Jaeden Lieberher, who made his film debut in the 2014 Bill Murray dramedy "St. Vincent," instantly impressed Nichols with his intelligence and talent. "He had an innate understanding of the situation he was in, of his place in the situation," the filmmaker said. "Once we got to set, that was reconfirmed, which is he was able to understand the subtext of these scenes. And that's a very tricky thing. There's a lot of adult actors that don't understand subtext. He just knew why he was there and what he was doing."
"Midnight Special's" adult stars praised Lieberher's composure, performance and work ethic. "There could have been a real problem if I'd shown up and the kid playing Alton is a pain in the ass," Shannon said. "It could have been a real nightmare. I think that's Jeff. He cast the movie well. Time and time again you hear 90 percent of directing is casting. Jeff looked a long long time for his Alton, and he found him."
"Midnight Special" pulled unusual inspiration from sci-fi classics
A "kid of the '80s," Nichols describes "Starman" and "Close Encounters of the Third Kind" as the "cornerstone of life growing up." However, there are no overt nods to those seminal sci-fi films in "Midnight Special."
"You have two different experiences with those films," he said. "You have the experience of being a kid and watching them, and then you have the experience of being a guy out of film school who goes back and studies them. As a student of film, you go back and realize why they had that impact on you: They are masterfully constructed. I think 'Close Encounters' is one of the most beautifully directed films ever, and that is really irrelevant, though, when you start thinking about why you were impressed with them as a kid. As a kid -- and it's not just sci-fi films, it's other Spielberg films like -- 'Goonies' -- there's a mystery in them. And there's this mystery that unfolds to a sense of awe, and that’s a really tricky thing to do. And I wanted to do that. I wanted to do that more than I wanted to make a gas station explode, which I did do [as well]."
The mystery was a major lure for the actors
"Midnight Special" unfolds methodically, dropping clues that demand the audience's participation in building its story. For Edgerton, who plays Roy's right-hand man Lucas, that approach hooked him right away.
"[The script] was a true page-turner in that sense," he said, "to sit down and read a script and not be able to stop because you need to answer questions. [Nichols] doesn't spoon-feed the audience by any means. There's not a sense characters running around expositing information for the sake of over-informing an audience. I like to watch movies like that. Studios often would like to make movies like that, but kind of hesitate and [instead] over-stack the deck on information. So, it's good to be a part of a movie that doesn't preach too much."

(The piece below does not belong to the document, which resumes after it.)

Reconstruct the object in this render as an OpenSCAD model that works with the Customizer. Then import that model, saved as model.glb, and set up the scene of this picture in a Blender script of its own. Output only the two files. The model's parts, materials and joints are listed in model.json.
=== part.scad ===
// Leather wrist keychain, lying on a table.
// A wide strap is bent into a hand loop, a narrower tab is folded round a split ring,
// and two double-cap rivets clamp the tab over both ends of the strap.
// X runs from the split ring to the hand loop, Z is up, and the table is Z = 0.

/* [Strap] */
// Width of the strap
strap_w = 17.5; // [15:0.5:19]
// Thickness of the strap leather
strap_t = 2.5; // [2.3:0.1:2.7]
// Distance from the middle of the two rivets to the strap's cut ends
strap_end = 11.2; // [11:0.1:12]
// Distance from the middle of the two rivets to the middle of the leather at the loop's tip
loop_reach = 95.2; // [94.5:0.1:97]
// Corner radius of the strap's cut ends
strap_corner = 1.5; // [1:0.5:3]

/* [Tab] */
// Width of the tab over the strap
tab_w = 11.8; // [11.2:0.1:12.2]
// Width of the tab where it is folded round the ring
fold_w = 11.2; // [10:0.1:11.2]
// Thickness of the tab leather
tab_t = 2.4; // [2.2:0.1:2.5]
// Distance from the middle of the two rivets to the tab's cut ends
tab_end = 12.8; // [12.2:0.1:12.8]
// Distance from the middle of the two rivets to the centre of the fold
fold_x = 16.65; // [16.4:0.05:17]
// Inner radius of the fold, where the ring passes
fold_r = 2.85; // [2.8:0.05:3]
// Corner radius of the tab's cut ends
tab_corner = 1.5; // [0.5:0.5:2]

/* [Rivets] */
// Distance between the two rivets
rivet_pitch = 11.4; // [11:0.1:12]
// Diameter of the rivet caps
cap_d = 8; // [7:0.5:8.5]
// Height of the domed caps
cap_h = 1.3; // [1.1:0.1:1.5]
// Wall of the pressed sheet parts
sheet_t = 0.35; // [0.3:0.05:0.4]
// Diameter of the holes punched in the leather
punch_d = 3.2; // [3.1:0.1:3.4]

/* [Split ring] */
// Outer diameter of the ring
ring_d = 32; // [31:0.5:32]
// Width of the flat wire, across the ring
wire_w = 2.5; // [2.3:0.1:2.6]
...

Nichols calls this his "leanest script" yet
Turned off by obvious exposition and sloppy cinematic storytelling, Nichols challenged himself to write a film that trusts audiences to pick up character and plot clues, rather than inundate them with explanatory dialogue and insert shots. "It was part of a narrative experiment I've been working on since 'Shotgun Stories,' my first film," Nichols shared.

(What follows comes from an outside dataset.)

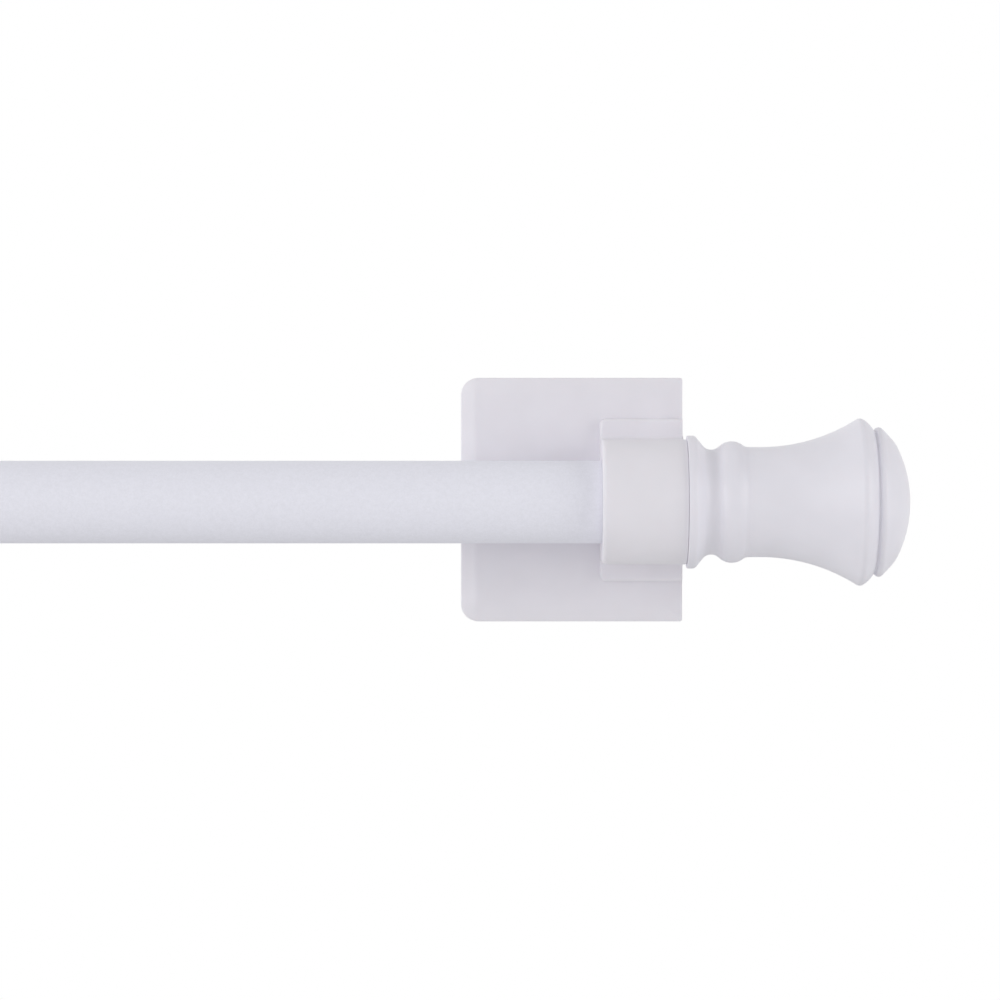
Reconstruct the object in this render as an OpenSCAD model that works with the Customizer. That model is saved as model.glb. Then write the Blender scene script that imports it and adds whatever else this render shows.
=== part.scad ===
// Telescoping curtain rod with two magnetic brackets and two screw-on trumpet finials.
// Origin: centre of the right-hand bracket's back pad, on the door's face.
// +X runs along the rod to the right-hand finial, +Y into the door, +Z up. Millimetres.

/* [Rod] */
// Outside diameter of the outer tube, 5/8 in
tube_d = 15.9; // [15.5:0.1:16.5]
// Outside diameter of the inner tube, 1/2 in
inner_tube_d = 12.7; // [12:0.1:13]
// Wall of both tubes
tube_wall = 0.5; // [0.4:0.1:0.6]
// Distance between the brackets' outer faces as drawn, 20 in
span = 508; // [410:1:705]
// Shortest distance between the brackets' outer faces, 16 in
span_min = 406; // [400:1:410]
// Longest distance between the brackets' outer faces, 28 in
span_max = 711; // [705:1:715]

/* [Bracket plate] */
// Width of the plate, along the rod
plate_w = 43.6; // [42:0.1:46]
// Height of the plate
plate_h = 48; // [46:0.5:54]
// Thickness of the plate without its back pad
plate_t = 8.7; // [8.5:0.1:9.5]
// Radius of the two corners on the curtain side
plate_corner_r = 3.4; // [2:0.1:5]
// Width of the front bevel on the curtain side
side_bevel_w = 2.3; // [1:0.1:3]
// Depth of the front bevel on the curtain side
side_bevel_t = 1.3; // [0.5:0.1:1.5]
// Width of the front bevels on the top, the bottom and the finial side
soft_bevel_w = 2.6; // [1:0.1:4]
// Depth of the front bevels on the top, the bottom and the finial side
soft_bevel_t = 0.8; // [0.3:0.1:1.2]

/* [Bracket collar] */
// Distance from the door to the rod's centre line
rod_standoff = 25; // [24:0.5:30]
// Outside diameter of the collar's round nose
nose_d = 24; // [22:0.5:28]
// Width of the collar, along the rod
collar_w = 16.3; // [14:0.1:18]
// Height of the collar's foot
foot_h = 32; // [30:1:40]
// Thickness of the collar's foot
foot_t = 2; // [1.5:0.1:2.5]
// Wall that closes the collar on the finial side
end_wall = 3; // [2.5:0.1:4]
// Radial gap between the rod and the collar's bore
collar_gap = 0.05; // [0.03:0.01:0.1]

/* [Magnets] */
// Thickness of each magnet
magnet_t = 4.7; // [4:0.1:4.8]
// Height of each magnet
magnet_h = 20; // [16:0.5:20]
// Thickness of the steel yoke behind the plate's front wall
yoke_t = 1.4; // [1:0.1:1.5]
// Thickness of the back pad
pad_t = 0.8; // [0.5:0.1:1]

/* [Finial] */
// Distance from the finial's base to the tip of its dome
finial_l = 42.9; // [42:0.1:44]
// Largest radius of the base ring
ring_r = 12.8; // [12.5:0.1:13.5]
// Smallest radius of the neck between the base ring and the bead
neck_r = 10.1; // [9.5:0.1:10.4]
// Largest radius of the bead
bead_r = 11.7; // [11.4:0.1:12]
// Radius of the straight stretch after the bead
body_r = 10.6; // [10.4:0.1:10.8]
// Radius of the cap's edge
cap_r = 14.4; // [14.2:0.1:15]

/* [Fasteners] */
// Thread diameter of the finial's bolt
bolt_d = 6; // [5:0.5:6]
// Length of the bolt under its head
bolt_l = 25; // [24:0.5:26]
// Width across the flats of the bolt's head
bolt_flats = 10; // [9:0.5:10]
// Height of the bolt's head
bolt_head_t = 4; // [3:0.5:4]
// Outside diameter of the brass thread insert
insert_d = 8.4; // [8:0.1:9]
// Length of the brass thread insert
insert_l = 10; // [8:0.5:12]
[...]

"The goal is really just to write characters that are honest. In a script you have two things: You have lines of action, you have lines of dialogue, both of which are behavior," the filmmaker said. "The way your body language is when you move into a room, that's lines of action, that's behavior. And it's really clear for writers, like, 'Oh, yeah, I would never put backstory in the lines of action because no one's ever going to see it.' Well, why would you put it in the lines of dialogue? It's the same thing. The way I speak and how I speak defines my behavior to you. And so, really, it's this kind of temperance as a writer. As much as I might want to inject the backstory or the history or some cool anecdote into a scene, I don't get to if it's not something you would naturally say. So it was really just a style of writing that suited the genre. That suited the development of mystery. But honestly, that was more about situations that I put the characters in. I would have picked different situations had I needed them to convey different information."

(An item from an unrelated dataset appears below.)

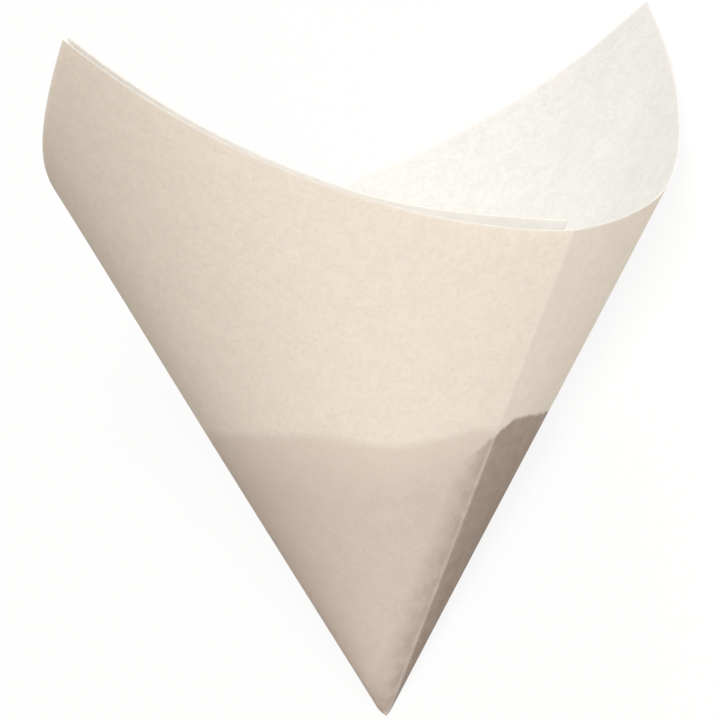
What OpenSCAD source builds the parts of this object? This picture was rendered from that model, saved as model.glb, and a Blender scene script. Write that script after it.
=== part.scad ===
// Paper coffee filter, opened for use. Millimetres and degrees.
//
// One square sheet is folded in half twice, which leaves four quarters that meet at the
// sheet's centre, and is opened to a cone whose tip is that centre. One quarter closes the
// cone on one side as a single layer. The other three lie on the other side as three layers.
// Going round the paper, the quarters follow each other as
//   single layer, crease B, inner layer, folded edge A, middle layer, folded edge B,
//   outer layer, crease A, and back to the single layer.
// Crease A and crease B are opened. The folded edges A and B stay shut: edge A lies inside
// the cone behind crease A, and edge B lies outside the cone on crease B.
//
// Every layer is a bundle of straight rays from the tip, so the paper is bent and never
// stretched, and each ray ends where the flat square ends. That gives the two pointed ears
// over the middle of each side and the two low points at the creases.
//
// Frame: the filter lies on the middle of its single layer. The origin is the sharp point
// that its outer faces run to, +X runs along the surface it lies on to the ear, +Z is up, and
// crease A is on the -Y side.

/* [Sheet] */
// Side of the flat square sheet
sheet_side = 304.8; // [200:0.2:340]
// Thickness of the paper
paper_t = 0.2; // [0.15:0.01:0.35]

/* [Layers] */
// Clear gap between two layers that lie on each other
layer_gap = 0.15; // [0.1:0.01:0.4]
// Lean of the inner pair of layers into the cone before crease A, in degrees of half angle
pair_lean = 1.6; // [0:0.05:2]
// Middle of that lean, in degrees round the cone from crease A
pair_lean_at = 14; // [5:1:30]
// Half width of that lean, in degrees round the cone
pair_lean_reach = 34; // [20:1:60]
// Slack of the inner pair at the ear, in degrees of half angle
pair_slack = 0.12; // [0:0.02:0.5]
// How far the inner pair's folded edge runs round past crease A, in degrees round the cone
pair_overrun = 1.5; // [0:0.1:4]

/* [Creases] */
// How far an opened crease stands out of the round cone, in degrees of half angle
crease_rise = 0.8; // [0:0.05:2]
// How far that reaches to each side of the crease, in degrees round the cone
crease_reach = 27; // [15:1:60]
// How far the single layer dips in between crease A and its ear, in degrees of half angle
flank_dip = 0.65; // [0:0.05:1]
// Middle of that dip, in degrees round the cone from crease A
flank_at = 58; // [45:1:60]
// Half width of that dip, in degrees round the cone
flank_reach = 31; // [20:1:32]

/* [Rest and tip] */
// Half width of the strip that the surface below presses flat, in degrees round the cone
rest_half = 8; // [3:0.5:12]
// Share of the pressed depth that is rounded off into the cone
rest_blend = 0.5; // [0.2:0.05:0.8]
// Radius left open inside the layers where the squashed tip begins
tip_core = 0.7; // [0.4:0.05:1.5]

/* [Hidden] */

// Fineness: steps across a quarter (even, so that one ray ends in the square's corner), steps
// from tip to free edge, and steps round a folded edge (even).
quarter_steps = 64;
slant_steps = 3;
turn_steps = 6;

quarter_deg = 90;
half_side = sheet_side / 2;
// Two quarters of paper, 180 degrees, go once round the cone.
cone_half = asin(2 * quarter_deg / 360);
// Directions round the cone, from the middle of the single layer
crease_a = -90;
crease_b = 90;
edge_a = crease_a + 360 + pair_overrun;
// From the middle of one layer to the middle of the next
layer_pitch = paper_t + layer_gap;
// The strip pressed flat lies this far from the axis, and is blended over this much, both
// for each millimetre of height along the axis.
rest_depth = tan(cone_half) * (1 - cos(rest_half));
rest_dist = tan(cone_half) - rest_depth;
rest_round = rest_depth * rest_blend;
rest_angle = atan(rest_dist);
// Height along the axis up to which the tip is squashed solid
tip_h = (tip_core + 2 * layer_pitch + paper_t / 2) / tan(cone_half);
// The outer faces run to a point this far behind the point of the paper's middle.
point_back = paper_t / 2 / sin(rest_angle);
// The squashed tip: a ring half way down, and its blunt end
nose_ring_h = 0.5 * tip_h;
nose_ring_share = 0.92;
nose_end_h = 0.2 * tip_h;

// Shortest turn between two directions round the cone
function turn_between(a, b) = min(abs(a - b), abs(a - b + 360), abs(a - b - 360));

// Rise of the wall beside an opened crease
function rise(from_crease) =
    crease_rise * pow(max(0, 1 - from_crease / crease_reach), 1.5);

// Dip of the single layer's flank, a smooth hollow
function dip(around) =
    let (away = turn_between(around, crease_a + flank_at) / flank_reach)
    away < 1 ? flank_dip * (1 + cos(180 * away)) / 2 : 0;

// Smooth lesser of x and the resting strip's distance from the axis
function pressed(x) =
    x <= rest_dist - rest_round ? x
    : x >= rest_dist + rest_round ? rest_dist
    : x - pow(x - rest_dist + rest_round, 2) / (4 * rest_round);

// Ray from the tip in a direction round the cone, at a half angle
function ray(around, half_angle) =
    let (r = tan(half_angle),
         v = [pressed(r * cos(around)), r * sin(around), 1])
    v / norm(v);

// The outer family of layers follows both opened creases.
function outer_ray(around) =
    ray(around, cone_half + rise(turn_between(around, crease_a))
        + rise(turn_between(around, crease_b)) - dip(around));

// Lean of the inner pair: a smooth swell before crease A, and a little slack over the ear
function lean(around) =
    let (away = abs(around - (crease_a + 360 - pair_lean_at)) / pair_lean_reach)
    pair_slack * sin(max(0, min(180, around - crease_b)))
        + (away < 1 ? pair_lean * (1 + cos(180 * away)) / 2 : 0);

// The inner pair leaves crease B and leans in towards crease A.
function pair_ray(around) =
    ray(around, cone_half + rise(turn_between(around, crease_b)) - lean(around));

function unit(v) = v / norm(v);

// A ray with its outward normal and its direction of turning, from two rays beside it
function frame_of(before, here, after) =
    let (n = unit(cross(after - before, here)))
    [here, n, cross(here, n)];
function outer_frame(around) =
    frame_of(outer_ray(around - 0.05), outer_ray(around), outer_ray(around + 0.05));
function pair_frame(around) =
    frame_of(pair_ray(around - 0.05), pair_ray(around), pair_ray(around + 0.05));

// Distance from the sheet's centre to its edge, across a quarter from one fold to the next
function slant(part) =
    half_side / max(cos(quarter_deg * part), sin(quarter_deg * part));

// A line of the sheet: ray, shift of the paper's middle, normal of the outer face, slant
function line_of(f, level, side, part) = [f[0], level * f[1], side * f[1], slant(part)];

// A line on a folded edge, part of a half turn from the inner to the outer of two layers.
// way is 1 if the edge turns forward round the cone, and -1 if it turns back.
function turn_line(f, level, way, part) =
    let (out = -cos(180 * part) * f[1] + way * sin(180 * part) * f[2])
    [f[0], level * f[1] + layer_pitch / 2 * out, -way * out, half_side];

n = quarter_steps;
m = turn_steps;
steps = [for (i = [0:n]) i / n];
single_layer = [for (i = [0:n - 1])
    line_of(outer_frame(crease_a + 180 * steps[i]), 0, 1, steps[i])];
inner_layer = [for (p = steps)
    line_of(pair_frame(crease_b + (edge_a - crease_b) * p), -2 * layer_pitch * p, 1, p)];
folded_edge_a = [for (k = [1:m - 1])
    turn_line(pair_frame(edge_a), -1.5 * layer_pitch, 1, k / m)];
middle_layer = [for (p = steps)
    line_of(pair_frame(edge_a - (edge_a - crease_b) * p), (2 * p - 1) * layer_pitch, -1, p)];
folded_edge_b = [for (k = [1:m - 1])
    turn_line(pair_frame(crease_b), 1.5 * layer_pitch, -1, k / m)];
outer_layer = [for (i = [0:n - 1])
    line_of(outer_frame(crease_b + 180 * steps[i]), 2 * layer_pitch * (1 - steps[i]), 1,
        steps[i])];
sheet = concat(single_layer, inner_layer, folded_edge_a, middle_layer, folded_edge_b,
    outer_layer);
lines = len(sheet);

// Point on a face of the sheet. side is 1 on the outer face and -1 on the inner one, and
// step runs from the squashed tip to the free edge.
function sheet_point(line, side, step) =
    let (off = line[1] + side * paper_t / 2 * line[2],
         low = (tip_h - off[2]) / line[0][2],
         s = low + (line[3] - low) * step / slant_steps)
    s * line[0] + off;

levels = slant_steps + 1;
sheet_points = [for (line = sheet, step = [0:slant_steps], side = [-1, 1])
    sheet_point(line, side, step)];
function at(line, step, side) = 2 * (levels * (line % lines) + step) + (side + 1) / 2;

// Outline of the squashed tip: the outer face without the slit between the inner and the
// middle layer, which opens at crease B
slit_first = n;
slit_last = slit_first + (n + 1) + (m - 1) + (n + 1) + m / 2 - 1;
tip_lines = concat([for (i = [0:slit_first]) i], [for (i = [slit_last:lines - 1]) i]);
tips = len(tip_lines);
nose_scale = nose_ring_share * (nose_ring_h + point_back) / (tip_h + point_back);
nose_points = [for (i = tip_lines)
    let (p = sheet_point(sheet[i], 1, 0))
    [nose_scale * p[0], nose_scale * p[1], nose_ring_h]];
nose_first = len(sheet_points);
nose_end = nose_first + tips;

outer_face = [for (i = [0:lines - 1], j = [0:slant_steps - 1], half = [0, 1])
    half == 0 ? [at(i, j, 1), at(i, j + 1, 1), at(i + 1, j + 1, 1)]
    : [at(i, j, 1), at(i + 1, j + 1, 1), at(i + 1, j, 1)]];
inner_face = [for (i = [0:lines - 1], j = [0:slant_steps - 1], half = [0, 1])
    half == 0 ? [at(i, j, -1), at(i + 1, j + 1, -1), at(i, j + 1, -1)]
    : [at(i, j, -1), at(i + 1, j, -1), at(i + 1, j + 1, -1)]];
cut_edge = [for (i = [0:lines - 1], half = [0, 1])
    half == 0 ? [at(i, slant_steps, 1), at(i, slant_steps, -1), at(i + 1, slant_steps, -1)]
    : [at(i, slant_steps, 1), at(i + 1, slant_steps, -1), at(i + 1, slant_steps, 1)]];
tip_inside = [[for (i = [lines - 1:-1:0]) at(i, 0, -1)]];
tip_slit = [[for (i = [slit_first:slit_last]) at(i, 0, 1)]];
tip_sides = [for (k = [0:tips - 1], part = [0, 1, 2])
    let (next = (k + 1) % tips, a = at(tip_lines[k], 0, 1), b = at(tip_lines[next], 0, 1))
    part == 0 ? [a, b, nose_first + next]
    : part == 1 ? [a, nose_first + next, nose_first + k]
    : [nose_first + k, nose_first + next, nose_end]];

module filter_sheet() {
    color([0.93, 0.9, 0.85])
    rotate([0, 90 - rest_angle, 0])
    translate([0, 0, point_back])
    polyhedron(
        points = concat(sheet_points, nose_points, [[0, 0, nose_end_h]]),
        faces = concat(outer_face, inner_face, cut_edge, tip_inside, tip_slit, tip_sides),
        convexity = 10);
}

filter_sheet();
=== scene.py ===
# %% [markdown]
# A paper coffee filter, folded from one square sheet and opened to a cone.
#
# The real thing is a square of heavy bonded filter paper, 12 inches a side, folded in half and
# in half again. Opened for use it has one layer of paper on one side of the cone and three on
# the other, and the corners of the square stand up as two pointed ears. Nothing is glued or
# cut to shape, so everything that shows comes from four straight folds and from the paper.
#
# The construction model gives the size and the place of the sheet. This file makes the same
# folded sheet with finer steps, the slight waves that paper always has, and the finish.

import math

import bpy
import numpy as np
from mathutils import Matrix, Vector


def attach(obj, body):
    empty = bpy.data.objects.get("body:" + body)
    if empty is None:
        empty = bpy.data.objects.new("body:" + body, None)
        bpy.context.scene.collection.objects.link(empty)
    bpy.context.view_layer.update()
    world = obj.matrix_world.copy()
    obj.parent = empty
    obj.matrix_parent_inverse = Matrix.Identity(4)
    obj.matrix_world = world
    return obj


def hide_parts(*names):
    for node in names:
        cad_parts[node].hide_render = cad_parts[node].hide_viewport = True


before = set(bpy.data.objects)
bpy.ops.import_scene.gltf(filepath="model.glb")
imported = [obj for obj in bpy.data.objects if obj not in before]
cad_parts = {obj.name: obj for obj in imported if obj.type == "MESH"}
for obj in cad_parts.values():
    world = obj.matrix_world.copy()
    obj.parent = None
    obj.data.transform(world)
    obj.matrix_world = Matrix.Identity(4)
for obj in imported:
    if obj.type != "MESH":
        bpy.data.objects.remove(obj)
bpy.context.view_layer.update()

# %% [markdown]
# The view comes first. The picture looks at the cone from the side, a little from above, with
# the tip down and the near wall towards us. Here the filter lies on its single layer, as a
# thing that can't stand by itself would, so the camera goes round it until it has the same
# view: it looks down on the lying cone, and the cone's axis points up in the picture.
#
# The directions are first worked out round an upright cone, with x to the right of the
# picture, y away from us and z up the axis, and then turned with the cone as it lies.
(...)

That lean script thrilled the cast
"The thing I always appreciate about Jeff's writing is that even though none of the characters have big flowery speeches in which they are able to explain their innermost thoughts, he creates such an interesting and complex situation to live in as an actor," Shannon explained. "Which is really what I'm more interested in doing at the end of the day, is just leaving and breathing through a story and a circumstance, particularly if I feel it has some deeper resonance with people in general. So, I don't need it all spelled out for me as an actor. I know that Jeff trusts me enough and trusts my imagination enough that I'll fill it out. So, in a way it's a real luxury to work with him, despite that minimalism he's known for."
Edgerton agreed, saying of the scant details on his character's backstory, "It's exciting for me. You get to kind of define character through action rather than through 'When I was a kid and I used to go camping' speeches. There is a little bit of artfully slid under the door exposition in the movie. But it never feels shellacked. Often times in screenplays you read and you go, 'Oh, that's going to be a tough day. That's going to be a tough day.' … Incongruous behavior for the sake of reporting information? It's diabolical."
Dunst was such a fan of Nichols' previous films that she joked that she only need to see his name on the cover page. "I see Jeff Nichols is directing," she said, "I don't even need to read it. I'm like, 'Whatever, I'm in.'"
Edgerton enjoyed the film's claustrophobic demands
Essentially a chase movie, "Midnight Special" has many scenes set behind the wheel of a car on long stretches of dark road. However, Edgerton found this setting inspiring, saying, "Confines create freedom, I think. You just do what you've got to do for the scene. It's more complicated for the filmmakers, how to keep something interesting when you're in such a small space. But you know, they made that movie 'Buried' in one coffin, and they made that interesting. So we've got no excuse."
The finale was Dunst's most challenging scene
There's a moment when her character's time with Alton has come to a clear end, and it's both heartbreaking and heartwarming. However, achieving that balance was a feat. "For me, that end sequence was the most takes I did the entire film," Dunst recalled. "I think in the beginning it was just too sad for Jeff. He was like, 'We have to have the acceptance.' Like, I was slowly walking back into the woods, and he's like, 'No, we've got to have you run back into the woods because we can't leave the audience feeling sad like this is.' It still had to have an uplifting catharsis, like we did what we needed to do. I did that a lot of different ways with Jeff so that it could actually end up being [uplifting], and not just have it being heartbreaking."
Shannon would prefer you not call General Zod a villain
When the topic turned to "Midnight Special's" Superman reference, Dunst asked Shannon, "You were the villain in that movie, right?" Without missing a beat, the actor shot back, "It's a matter of perspective."
A reporter teased, "Did Mary Jane just admit she didn't watch 'Man of Steel'?" Edgerton joined in, "Spider-Man wouldn't let her." Dunst shrugged, "Watch Superman? No, I didn't watch Superman. Why do I have to watch every superhero movie? Is it required."
Again, Shannon smirked and responded, "Solidarity."
"Midnight Special" screens Saturday at SXSW before receiving limited release on March 18. The film expands to more theaters on April 1.